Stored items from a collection
# # #

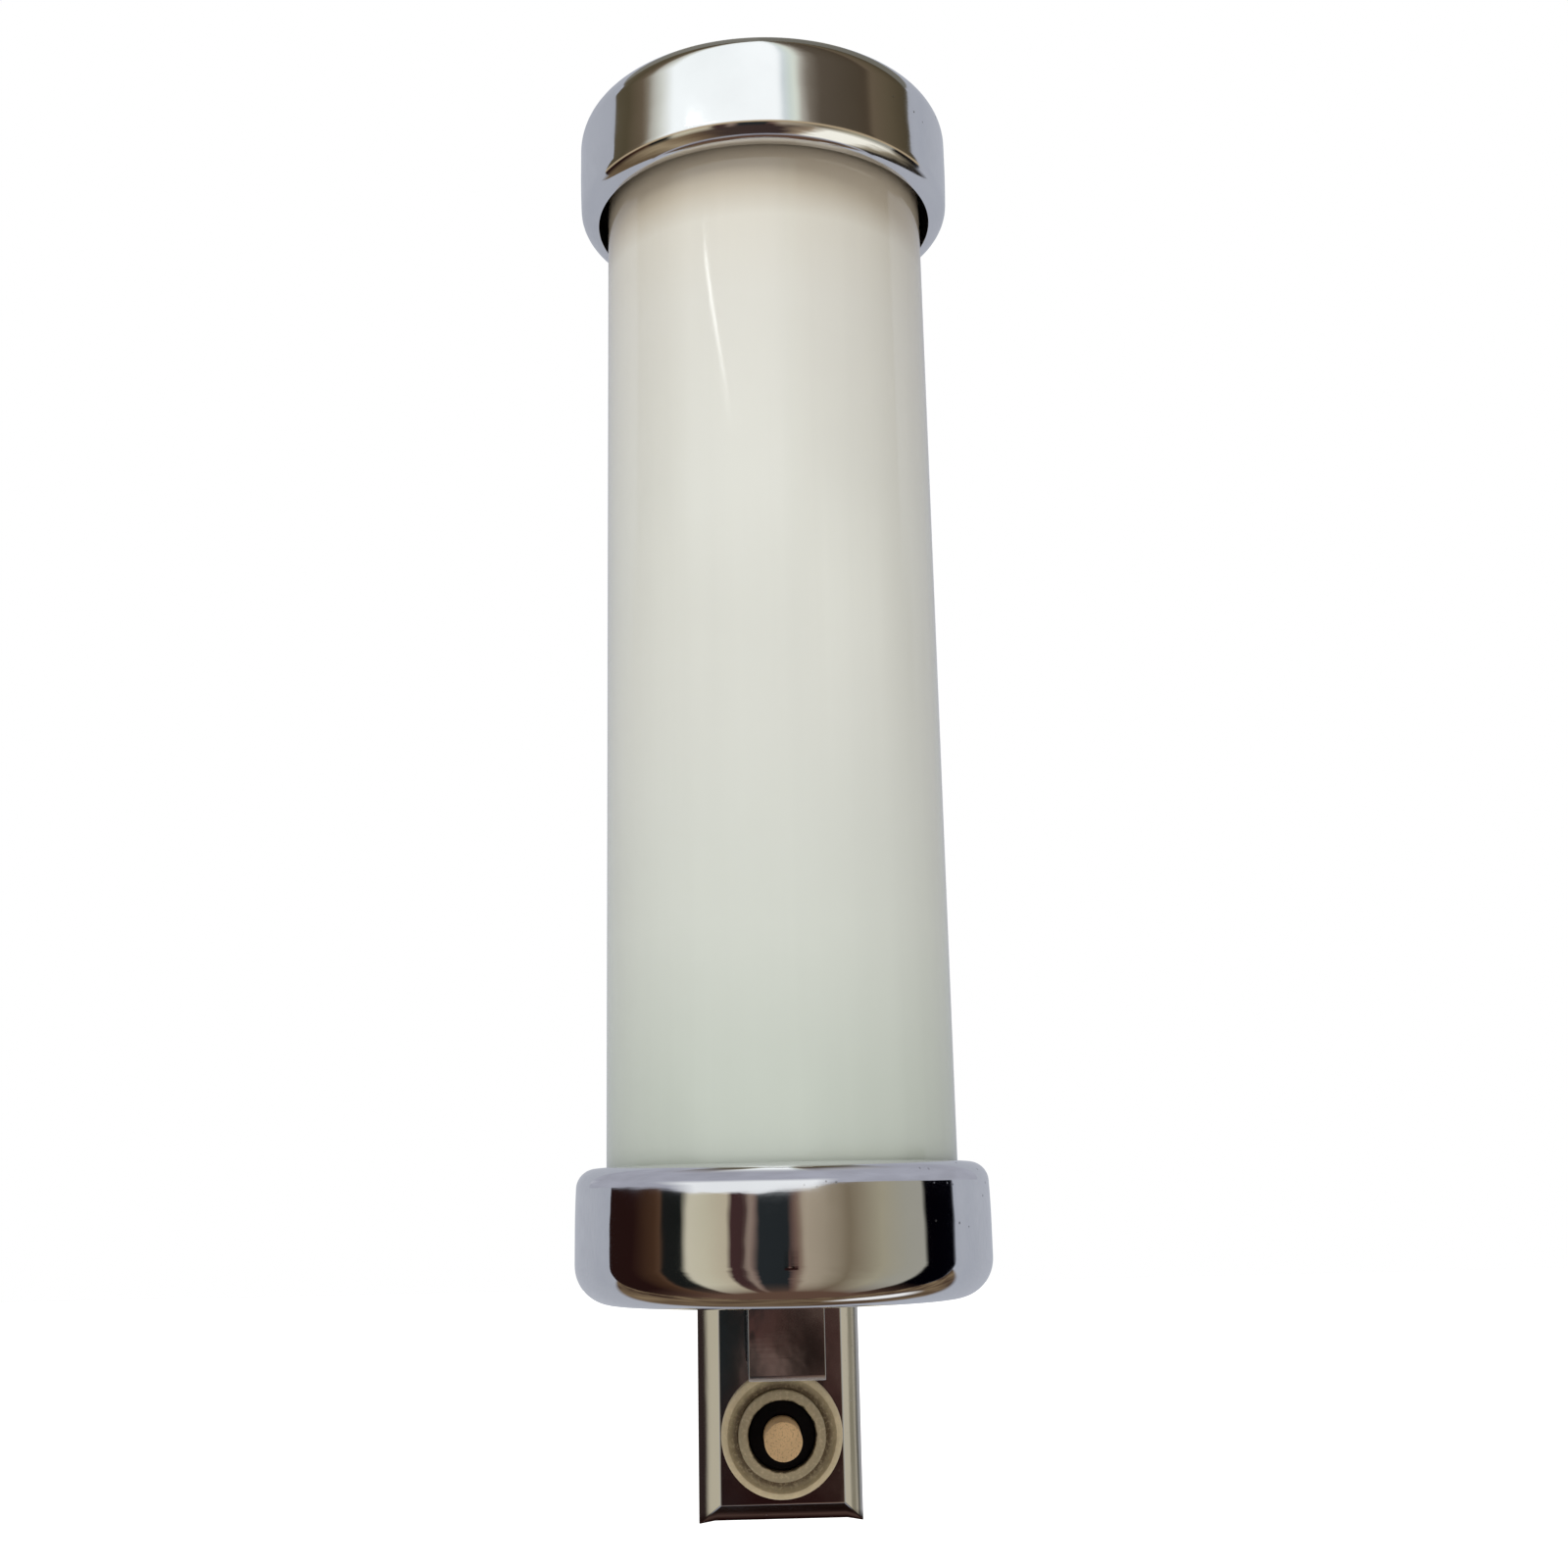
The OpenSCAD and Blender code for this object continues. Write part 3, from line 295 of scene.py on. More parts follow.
class Finish:
    """A node material on the piece's own coordinates."""

    made = {}

    def __init__(self, name, centre=(0, 0, 0), stretch=(1, 1, 1)):
        self.material = bpy.data.materials.new(name)
        self.material.use_nodes = True
        self.tree = self.material.node_tree
        self.shader = self.tree.nodes["Principled BSDF"]
        self.object_space = self.add("ShaderNodeTexCoord", out="Object")
        self.space = self.place(centre, stretch)
        Finish.made[name] = self.material

    def add(self, kind, out=0, ins=(), **values):
        """Adds a node. Capital names and ins set sockets, others the node's own settings."""
        node = self.tree.nodes.new(kind)
        for key, value in values.items():
            if not key[0].isupper():
                setattr(node, key, value)
        pairs = [(node.inputs[i], v) for i, v in enumerate(ins)]
        pairs += [(node.inputs[k.replace("_", " ")], v) for k, v in values.items() if k[0].isupper()]
        for socket, value in pairs:
            self.put(socket, value)
        return node.outputs[out]

    def put(self, socket, value):
        if isinstance(value, NodeSocket):
            self.tree.links.new(value, socket)
        else:
            socket.default_value = value

    def place(self, centre, stretch):
        """The piece's coordinates about a centre, stretched along each axis."""
        shift = [-c * s for c, s in zip(centre, stretch)]
        return self.add("ShaderNodeMapping", Vector=self.object_space, Location=shift, Scale=stretch)

    def axes(self):
        """X, Y and Z on the piece."""
        return self.add("ShaderNodeSeparateXYZ", ins=(self.object_space,)).node.outputs

    def distance(self, point):
        """Distance from a point in the piece's coordinates."""
        return self.add("ShaderNodeVectorMath", "Value", (self.object_space, point), operation="DISTANCE")

    def noise(self, scale, detail=3.0, rough=0.5, space=None):
        return self.add(
            "ShaderNodeTexNoise", Vector=space or self.space, Scale=scale, Detail=detail, Roughness=rough)

    def jitter(self, amount, scale, detail):
        """Noise about zero."""
        return self.maths("MULTIPLY", self.maths("SUBTRACT", self.noise(scale, detail), 0.5), amount)

    def dots(self, scale, start, stop):
        """One at scattered points, fading out between two distances from them."""
        cells = self.add("ShaderNodeTexVoronoi", Vector=self.space, Scale=scale)
        return self.span(cells, 1, 0, start, stop)

    def off_axis(self, keep):
        """Distance from the axis that keep leaves out, as 0 among the ones."""
        flat = self.add("ShaderNodeMapping", Vector=self.space, Scale=keep)
        return self.add("ShaderNodeVectorMath", "Value", (flat,), operation="LENGTH")

    def span(self, value, low, high, start=0.3, stop=0.7):
        """Spreads a pattern's middle range over low to high."""
        return self.add(
            "ShaderNodeMapRange", Value=value, From_Min=start, From_Max=stop, To_Min=low, To_Max=high)

    def band(self, value, rise, fall):
        """One inside a band that fades in over two limits and out over two more."""
        return self.maths("MULTIPLY", self.span(value, 0, 1, *rise), self.span(value, 1, 0, *fall))

    def ramp(self, value, stops):
        ramp = self.tree.nodes.new("ShaderNodeValToRGB")
        elements = ramp.color_ramp.elements
        while len(elements) < len(stops):
            elements.new(0.5)
        for element, (position, colour) in zip(elements, stops):
            element.position = position
            element.color = (*colour, 1)
        self.put(ramp.inputs[0], value)
        return ramp.outputs[0]

    def maths(self, operation, *ins):
        return self.add("ShaderNodeMath", ins=ins, operation=operation)

    def mix(self, factor, low, high):
        """Blends two colours."""
        node = self.tree.nodes.new("ShaderNodeMix")
        node.data_type = "RGBA"
        for socket, value in zip((node.inputs[0], node.inputs[6], node.inputs[7]), (factor, low, high)):
            if not isinstance(value, NodeSocket) and socket.type == "RGBA":
                value = (*value, 1)
            self.put(socket, value)
        return node.outputs[2]

    def bump(self, height, distance, strength=1.0, under=None):
        values = {"Height": height, "Distance": distance, "Strength": strength}
        if under is not None:
            values["Normal"] = under
        return self.add("ShaderNodeBump", **values)

    def set(self, **values):
        for key, value in values.items():
            self.put(self.shader.inputs[key.replace("_", " ")], value)
        return self.material


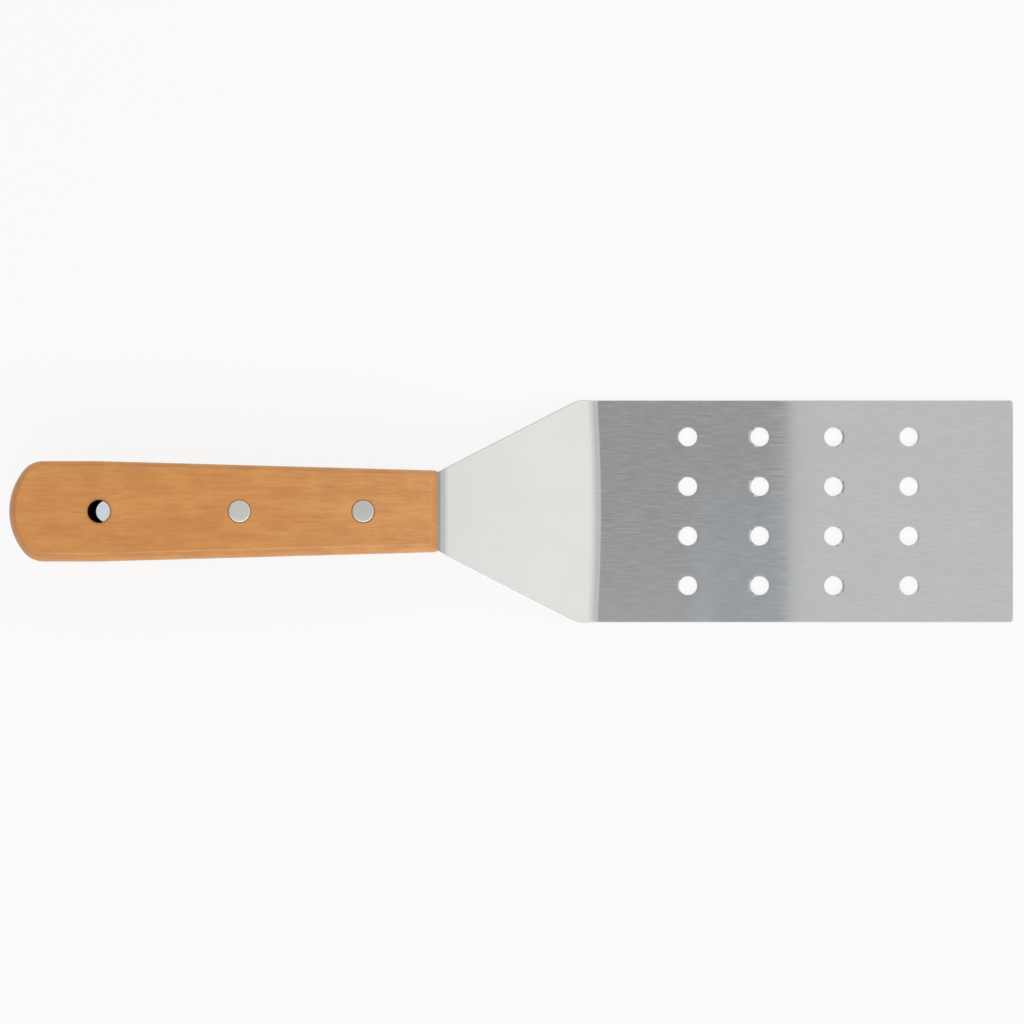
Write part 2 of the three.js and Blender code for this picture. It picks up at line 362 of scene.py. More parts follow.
def stretched_noise(tree, place, cell, detail, offset=0.0):
    """Noise whose cells measure (x, y, z) millimetres; an infinite measure doesn't vary."""
    mapped = add(tree, "ShaderNodeMapping", {
        "Vector": place, "Location": (offset, offset, offset),
        "Scale": tuple(1 / size for size in cell)})
    return add(tree, "ShaderNodeTexNoise", {
        "Vector": mapped, "Scale": 1.0, "Detail": detail, "Roughness": 0.55})


def toned(tree, tint, shades):
    """A colour darkened by patterns, each given by a low and a high value and the tone at each."""
    tone = tuple(tint)
    for pattern, low, high, low_tone, high_tone in shades:
        share = add(tree, "ShaderNodeMapRange", {
            "Value": pattern, "From Min": low, "From Max": high,
            "To Min": low_tone, "To Max": high_tone})
        tone = add(tree, "ShaderNodeVectorMath", {0: tone, "Scale": share}, operation="SCALE")
    return tone


def layered(tree, ground, layers):
    """A colour with others laid over it, each given by a pattern, the values where it starts and
    is fullest, how much it then covers, and its colour."""
    tone = (*ground, 1.0)
    for pattern, start, full, cover, tint in layers:
        share = add(tree, "ShaderNodeMapRange", {
            "Value": pattern, "From Min": start, "From Max": full, "To Max": cover})
        # A Mix node's two colours are its inputs 6 and 7, and their mix is its output 2.
        tone = add(tree, "ShaderNodeMix", {
            "Factor": share, 6: tone, 7: (*tint, 1.0)}, data_type="RGBA").outputs[2]
    return tone


def brushed_stainless(settings):
    """18/10 stainless sheet, belt brushed along its length.

    The eye sees long fine lines along the tool, a highlight spread across them and nearly
    mirror sharp along them, and faint clouds where the belt pressed harder.
    """
    material, tree, place = new_material("Brushed stainless steel")
    # The real lines are about 0.05 mm apart, too fine to show, so they are drawn 0.45 mm apart.
    # They follow the sheet through its bends, so they don't vary with height.
    lines = stretched_noise(tree, place, (8.0, 0.45, math.inf), 3.0)
    clouds = stretched_noise(tree, place, (30.0, 14.0, math.inf), 2.0, 23.0)
    scratches = stretched_noise(tree, place, (4.5, 0.35, math.inf), 3.0, 41.0)
    relief = stretched_noise(tree, place, (40.0, 0.3, math.inf), 2.0, 71.0)

    # A cut edge faces sideways: it is duller and a little darker than the brushed faces.
    normal = add(tree, "ShaderNodeNewGeometry").outputs["Normal"]
    upright = add(tree, "ShaderNodeSeparateXYZ", {0: normal}).outputs["Z"]
    upright = add(tree, "ShaderNodeMath", {0: upright}, operation="ABSOLUTE")
    tone = toned(tree, settings.steel, (
        (lines, 0.3, 0.7, 0.988, 1.0),
        (clouds, 0.35, 0.65, 0.98, 1.0),
        (upright, 0.25, 0.8, 0.72, 1.0)))       # the cut edges
    brushed = add(tree, "ShaderNodeMapRange", {
        "Value": lines, "From Min": 0.35, "From Max": 0.65, "To Min": 0.16, "To Max": 0.09})
    dull = add(tree, "ShaderNodeMapRange", {
        "Value": upright, "From Min": 0.25, "From Max": 0.8, "To Min": 0.2, "To Max": 0.0})
    rough = add(tree, "ShaderNodeMath", {0: brushed, 1: dull}, operation="ADD")

    bump = add(tree, "ShaderNodeBump", {"Height": relief, "Strength": 0.1, "Distance": 0.01 * MM})
    across = add(tree, "ShaderNodeCombineXYZ", {"Y": 1.0})
    metal = add(tree, "ShaderNodeBsdfPrincipled", {
        "Base Color": tone, "Metallic": 1.0, "Roughness": rough, "Anisotropic": 1.0,
        "Tangent": across, "Normal": bump})
    # Deeper scratches scatter a little light from all round, which shows where the sheet
    # mirrors something dark.
    scatter = add(tree, "ShaderNodeMapRange", {
        "Value": scratches, "From Min": 0.45, "From Max": 0.70, "To Max": 0.095})
    haze = add(tree, "ShaderNodeBsdfDiffuse", {"Color": (*settings.haze, 1.0)})
    both = add(tree, "ShaderNodeMixShader", {0: scatter, 1: metal, 2: haze})
    add(tree, "ShaderNodeOutputMaterial", {"Surface": both})
    return material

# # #

▸ Required work: Reproduce verbatim only this range: the first line of the material through the line that contains "Finish.made[name] = self.material", inclusive.

▸ Correct result:
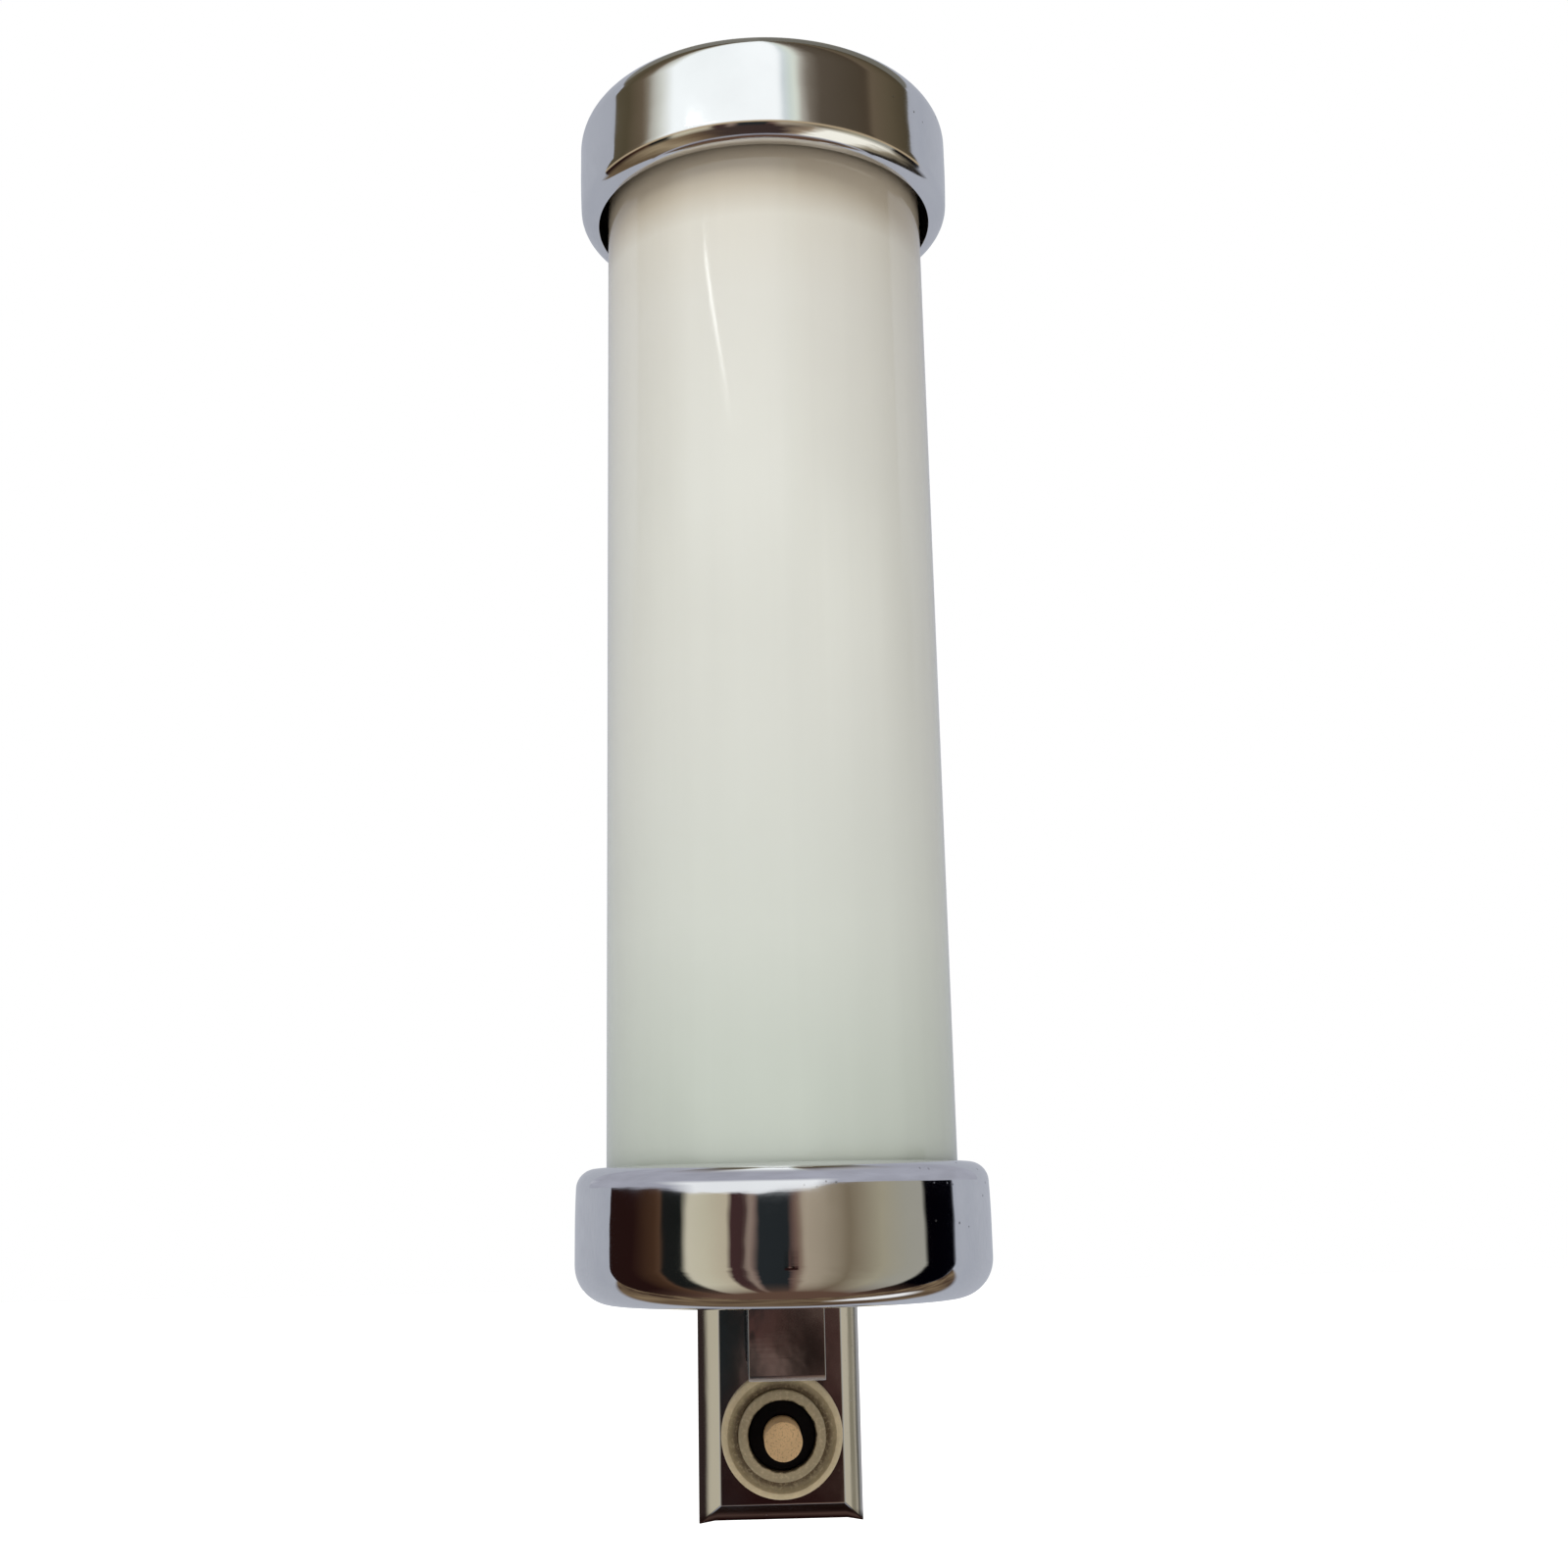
The OpenSCAD and Blender code for this object continues. Write part 3, from line 295 of scene.py on. More parts follow.
class Finish:
    """A node material on the piece's own coordinates."""

    made = {}

    def __init__(self, name, centre=(0, 0, 0), stretch=(1, 1, 1)):
        self.material = bpy.data.materials.new(name)
        self.material.use_nodes = True
        self.tree = self.material.node_tree
        self.shader = self.tree.nodes["Principled BSDF"]
        self.object_space = self.add("ShaderNodeTexCoord", out="Object")
        self.space = self.place(centre, stretch)
        Finish.made[name] = self.material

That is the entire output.